Me lo pasé cañón, lo confieso. La tarde del lunes, con la caída simultánea de Facebook, Instagram y Whatsapp, disfruté como un sicario con pistola nueva. En buena parte porque ahí estaba Twitter para montar la fiesta, también es verdad.
Cuando se producen estas caídas, lo normal es que no tarden prácticamente nada en solucionarse. Así, la mayor parte de las veces, cuando me entero de que se han dado de morros y voy a mirar, resulta que ya se han levantado y siguen su camino con total naturalidad, como si aquí no hubiera pasado nada.
Lo del lunes fue diferente: el apagón se alargó unas seis horas. Que parece poca cosa, pero que ahí es nada. Les voy a ser sinceros: cuando a eso de las diez de la noche leí que Gmail también empezaba a dar problemas, me agobié. ¿Y si estábamos ante un ataque cibernético de alcance planetario y enjundia global?

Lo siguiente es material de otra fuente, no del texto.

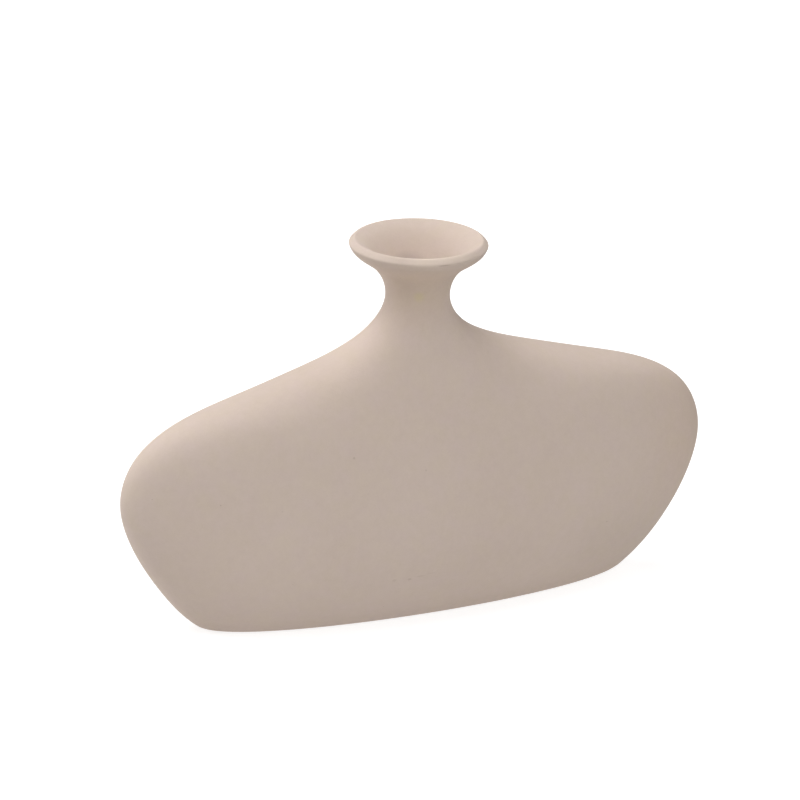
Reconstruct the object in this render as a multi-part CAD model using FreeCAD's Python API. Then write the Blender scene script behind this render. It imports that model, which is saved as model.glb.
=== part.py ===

En mi vida diaria no tendría problema en pasar de Facebook e Instagram, aunque me divierto mucho con ellas. Prescindir del guasap me costaría más: bien usada, es una herramienta extremadamente útil. ¿Pero quedarme sin el correo electrónico? ¡No, oiga, no! ¡Menuda barrabasada, monada! Ahí si sentí algo parecido a un escalofrío, metafóricamente hablando.

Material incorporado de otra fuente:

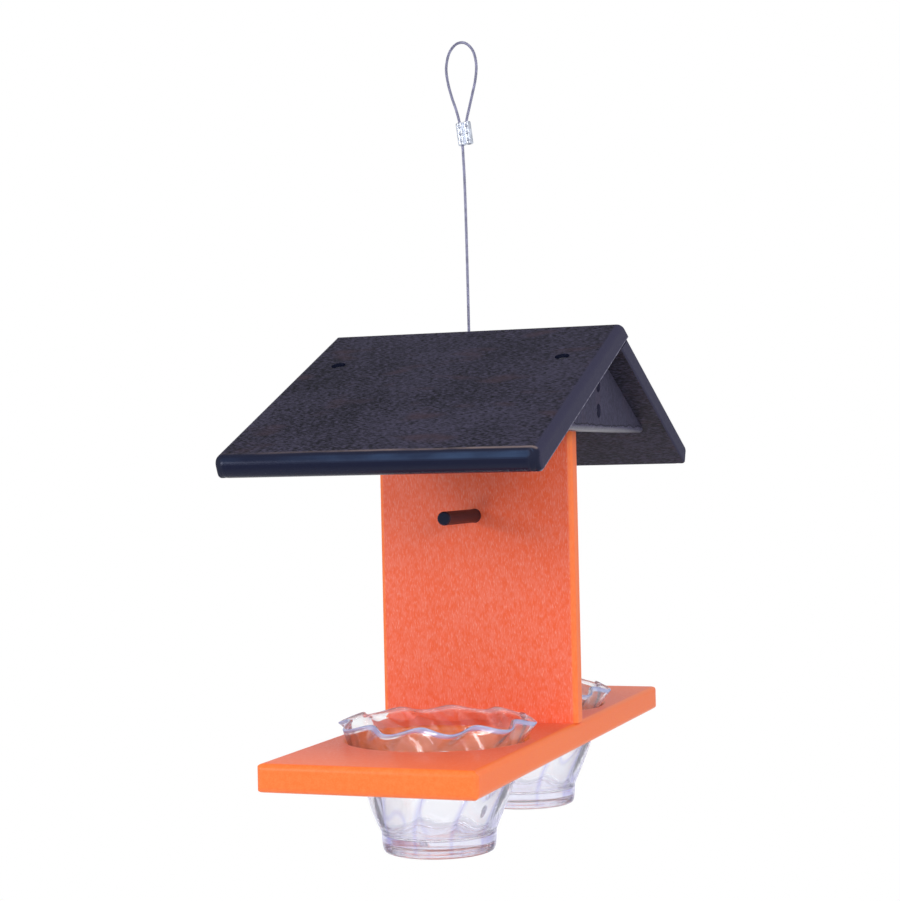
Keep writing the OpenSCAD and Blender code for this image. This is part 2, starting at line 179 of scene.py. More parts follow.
class Number:
    """A number socket that takes part in sums; each sum adds a Math node."""

    def __init__(self, graph, socket):
        self.graph = graph
        self.socket = socket

    def math(self, operation, *values, clamp=False):
        settings = {"operation": operation, "use_clamp": clamp}
        node = self.graph.node("ShaderNodeMath", settings, dict(enumerate(values)))
        return Number(self.graph, node.outputs[0])

    def __add__(self, other):
        return self.math("ADD", self, other)

    def __radd__(self, other):
        return self.math("ADD", other, self)

    def __sub__(self, other):
        return self.math("SUBTRACT", self, other)

    def __rsub__(self, other):
        return self.math("SUBTRACT", other, self)

    def __mul__(self, other):
        return self.math("MULTIPLY", self, other)

    def __rmul__(self, other):
        return self.math("MULTIPLY", other, self)

    def __truediv__(self, other):
        return self.math("DIVIDE", self, other)

    def __pow__(self, power):
        return self.math("POWER", self, power)

    def __abs__(self):
        return self.math("ABSOLUTE", self)

    def larger(self, other):
        return self.math("MAXIMUM", self, other)

    def clamped(self):
        return self.math("ADD", self, 0, clamp=True)

    def between(self, low, high):
        """0 below low, 1 above high, and an even rise from one to the other."""
        return self.math("MULTIPLY", self - low, 1 / (high - low), clamp=True)


class Graph:
    """A node tree with one way to make a node."""

    def __init__(self, tree):
        self.tree = tree
        self.tree.nodes.clear()

    def node(self, kind, settings=None, inputs=None):
        node = self.tree.nodes.new(kind)
        for name, value in (settings or {}).items():
            setattr(node, name, value)
        for key, value in (inputs or {}).items():
            if isinstance(value, Number):
                value = value.socket
            if isinstance(value, bpy.types.NodeSocket):
                self.tree.links.new(value, node.inputs[key])
            else:
                node.inputs[key].default_value = value
        return node

    def number(self, socket):
        return Number(self, socket)

    def coordinate(self, kind):
        return self.node("ShaderNodeTexCoord").outputs[kind]

    def place(self):
        return self.coordinate("Object")

    def facing(self, direction):
        """How squarely the surface faces a direction of the object, front or back."""
        return abs(self.along(direction, self.coordinate("Normal")))

    def attribute(self, name):
        return self.number(self.node("ShaderNodeAttribute", {"attribute_name": name}).outputs["Fac"])

    def along(self, direction, vector=None):
        """How far a point, or another vector, reaches along a direction."""
        settings = {"operation": "DOT_PRODUCT"}
        inputs = {0: vector or self.place(), 1: direction}
        dot = self.node("ShaderNodeVectorMath", settings, inputs)
        return self.number(dot.outputs["Value"])

    def near(self, place, reach):
        """1 at a place, fading to 0 at a distance from it."""
        settings = {"operation": "DISTANCE"}
        far = self.node("ShaderNodeVectorMath", settings, {0: self.place(), 1: place})
        return 1 - self.number(far.outputs["Value"]).between(0, reach)

    def noise(self, scale, stretch=(1, 1, 1), turn=(0, 0, 0), detail=2.0, rough=0.5):
        """Noise with features about 1 / scale metres wide, drawn out where stretch is small."""
        turned = self.node("ShaderNodeMapping", None, {"Vector": self.place(), "Rotation": turn})
        mapped = self.node(
            "ShaderNodeMapping", None, {"Vector": turned.outputs[0], "Scale": stretch}
        )
        inputs = {"Vector": mapped.outputs[0], "Scale": scale, "Detail": detail, "Roughness": rough}
        return self.number(self.node("ShaderNodeTexNoise", None, inputs).outputs[0])

    def blend(self, factor, first, second):
        """A colour between two others, each a link or red, green and blue."""
        first, second = (
            side if isinstance(side, bpy.types.NodeSocket) else colour(side)
            for side in (first, second)
        )
        inputs = {0: factor, 6: first, 7: second}
        return self.node("ShaderNodeMix", {"data_type": "RGBA"}, inputs).outputs[2]

    def bump(self, height, distance, strength):
        inputs = {"Height": height, "Distance": distance, "Strength": strength}
        return self.node("ShaderNodeBump", None, inputs).outputs[0]

    def transparent(self, rgb):
        return self.node("ShaderNodeBsdfTransparent", None, {"Color": colour(rgb)}).outputs[0]

    def principled(self, inputs):
        return self.node("ShaderNodeBsdfPrincipled", None, inputs).outputs[0]

    def mixed(self, factor, first, second):
        """A surface between two others."""
        return self.node("ShaderNodeMixShader", None, {0: factor, 1: first, 2: second}).outputs[0]

    def finish(self, surface):
        self.node("ShaderNodeOutputMaterial", None, {"Surface": surface})


def new_material(name):
    material = bpy.data.materials.new(name)
    material.use_nodes = True
    return material, Graph(material.node_tree)


def colour(rgb):
    return (*rgb, 1.0)


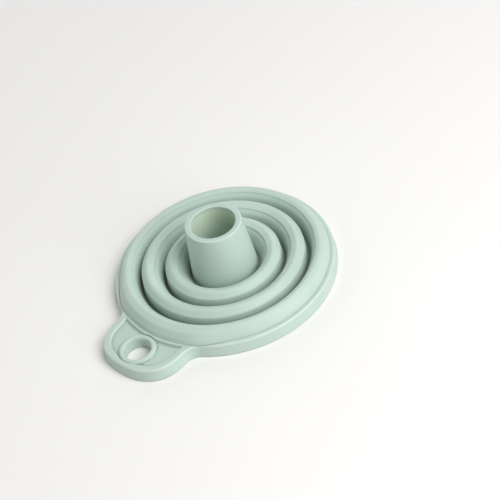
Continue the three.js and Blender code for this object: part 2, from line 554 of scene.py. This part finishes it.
def polar(radius, angle):
    return np.stack([radius * np.cos(angle), radius * np.sin(angle)], axis=1)


def from_axis(points):
    return np.linalg.norm(points, axis=1)


def near_tab(angle):
    """1 along the tab, 0 well to the side of it, and a smooth step between."""
    full, none = TAB_FLARE_ANGLES
    return smooth_step(share_between(np.abs(angle), none, full))


def flare(radius, height, angle):
    """How much further out the cone is beside the tab."""
    if height <= TAB_FLARE_LOWEST:
        return 0.0
    return TAB_FLARE * share_between(radius, TAB_FLARE_START, LEDGE_INNER) * near_tab(angle)


def top_places(brim, normal):
    """Rings of places across the top, from its outer edge inwards, and each column's angle."""
    depths = [TAB_BORDER * share for share in BORDER_SHARES]
    depths += [TAB_BORDER + POCKET_WALL * share for share in POCKET_WALL_SHARES]
    rings = []
    last = brim
    # Straight in from the edge. A column that comes near the ledge only creeps on towards the axis.
    for depth in depths:
        place = brim - normal * depth
        near_ledge = from_axis(place) < TAB_LEDGE_RADIUS - TAB_LEDGE_CLEARANCE
        creep = last * (1 - LEAST_STEP / from_axis(last))[:, None]
        place[near_ledge] = creep[near_ledge]
        rings.append(place)
        last = place
    # Then towards the axis, over the floor, up the ledge's own wall and across the ledge.
    angle = np.arctan2(last[:, 1], last[:, 0])
    radius = from_axis(last)
    ledge_wall = np.minimum(radius, TAB_LEDGE_RADIUS + POCKET_WALL)
    wanted = [radius + (ledge_wall - radius) * share for share in POCKET_FLOOR_SHARES]
    wanted += [TAB_LEDGE_RADIUS + POCKET_WALL * (1 - share) for share in POCKET_WALL_SHARES]
    wanted += [LEDGE_INNER + LEDGE_JOIN + LEDGE_JOIN_GAP + TAB_FLARE * near_tab(angle)]
    for next_radius in wanted:
        radius = np.minimum(next_radius, radius - LEAST_STEP)
        rings.append(polar(radius, angle))
    return rings, angle


def ring(places, height, edge=0.0):
    """One ring of the skin: each column's place, height and edge value."""
    heights = np.broadcast_to(height, len(places))
    edges = np.broadcast_to(edge, len(places))
    return np.column_stack([places, heights, edges])


def underside_rings(loop, normal, angle, inner_radius):
    """The flat underside, from inside the band out to the foot of the rim and tab."""
    start = polar(inner_radius, angle)
    end = loop - normal * RIM_FOOT_EDGE
    return [ring(start + (end - start) * share, 0.0) for share in UNDERSIDE_SHARES]


def band_rings(loop, normal):
    """The outer wall of the rim and tab: a rounded foot, the wall with its draft, and a rounded brim."""
    brim_height = LEDGE_TOP - RIM_TOP_EDGE
    rings = []
    for share in FOOT_SHARES:
        turn = share * math.pi / 2
        inset = RIM_FOOT_EDGE * (1 - math.sin(turn))
        height = RIM_FOOT_EDGE * (1 - math.cos(turn))
        rings.append(ring(loop - normal * inset, height, math.sin(math.pi * share)))
    for share in BAND_SHARES:
        height = RIM_FOOT_EDGE + (brim_height - RIM_FOOT_EDGE) * share
        rings.append(ring(loop - normal * RIM_DRAFT * share, height))
    for share in BRIM_SHARES:
        turn = share * math.pi / 2
        inset = RIM_DRAFT + RIM_TOP_EDGE * (1 - math.cos(turn))
        height = brim_height + RIM_TOP_EDGE * math.sin(turn)
        rings.append(ring(loop - normal * inset, height, math.sin(math.pi * share)))
    return rings


def top_rings(tops, brim):
    """The level top, with the tab's pocket sunk between its border and the ledge."""
    places = np.concatenate(tops)
    from_border = distance_to(brim, places) - TAB_BORDER
    from_ledge = from_axis(places) - TAB_LEDGE_RADIUS
    inside = np.minimum(from_border, from_ledge)
    # A painted highlight along the pocket's brow and painted shade along the crease at its foot, as edge
    # values.
    brow = np.exp(-(((inside - BROW_PLACE) / BROW_WIDTH) ** 2))
    crease = np.exp(-(((inside - POCKET_WALL) / CREASE_WIDTH) ** 2))
    edges = (brow - crease).reshape(len(tops), -1)
    sunk = smooth_step(share_between(inside, 0, POCKET_WALL)).reshape(len(tops), -1)
    heights = LEDGE_TOP - (LEDGE_TOP - TAB_FLOOR) * sunk
    return [ring(*one) for one in zip(tops, heights, edges)]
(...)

Más allá del inevitable, justo y merecido cachondeo, el apagón cibernético del lunes nos debería servir para calibrar la dependencia que cada uno de nosotros tenemos de las redes y la tecnología digital. Aproveché para ver en Filmin una película sobre una posible III Guerra Mundial, con gran apagón incluido. Era muy mala, pero las circunstancias acompañaban. Ese guasap en silencio era tan, tan elocuente…
Me lavaba los dientes pensando en cómo solventar mis obligaciones profesionales de hoy martes si el correo electrónico dejaba efectivamente de funcionar y, ya en la cama, mandé un par de SMS antes de coger un libro -analógico- y ponerme a leer. ¡Mandar un SMS! Qué añejura. Qué cosa más romántica.
Antes de apagar la luz miré el móvil. La cosa se había arreglado. Por un lado, me dio penilla. Como les digo, me lo había pasado muy bien esa tarde. Pero en mi fuero interno respiré tranquilo. Ha llegado un momento en mi vida en que no puedo con más sobresaltos, cambios bruscos ni golpes de efecto. Por mucho que me guste la acción, con el trajín del día a día tengo más que suficiente.